PROGRESS FOR OA AND CA

Even with its concessions, AB 609 is considered to be a success for OA initiatives. In a statement on its website, (SPARC) stated, “California’s taxpayers fund this research and they have a right to expect that the results are available, and that they themselves have access to published results. To remain at the forefront of cutting-edge discoveries and innovations, we must make sure that this information is available to those who can translate this knowledge into public benefits.” In addition, Joseph told LJ, “It’s fascinating and encouraging that a bill controlled by a Republican passed—California legislation is Democrat-controlled and it can be very difficult for Republican legislation to move. We wondered whether Brown would sign it. So it’s encouraging that everyone got together around open access.” Illinois may be the next state to pass state-level OA policy.

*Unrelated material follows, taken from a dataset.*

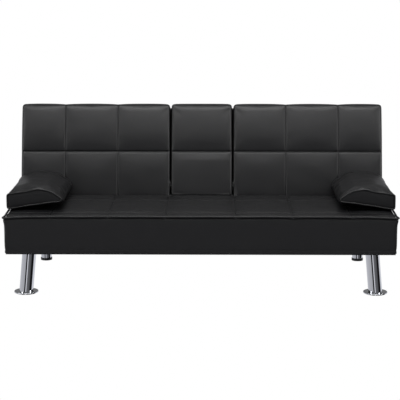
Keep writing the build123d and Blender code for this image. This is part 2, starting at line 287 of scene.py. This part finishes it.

The Illinois Open Access to Articles Act (SB 1900), introduced into the State Senate by Senator Daniel Biss (D-Evanston) in February 2013, would apply to work from Illinois State Universities and Colleges. If the legislation passes, it would need to be presented to the Illinois State Senate by January 1, 2015. In the meantime, California hopes to leverage its strong research initiative to be a leader in OA policy. “There is a great deal of enthusiasm about the passage of AB 609,” CDL’s Mitchell told LJ. “This is a really good step for California…. We have an opportunity to lead the way here and let other states watch what happens. Hopefully we’ll have good news for everyone.”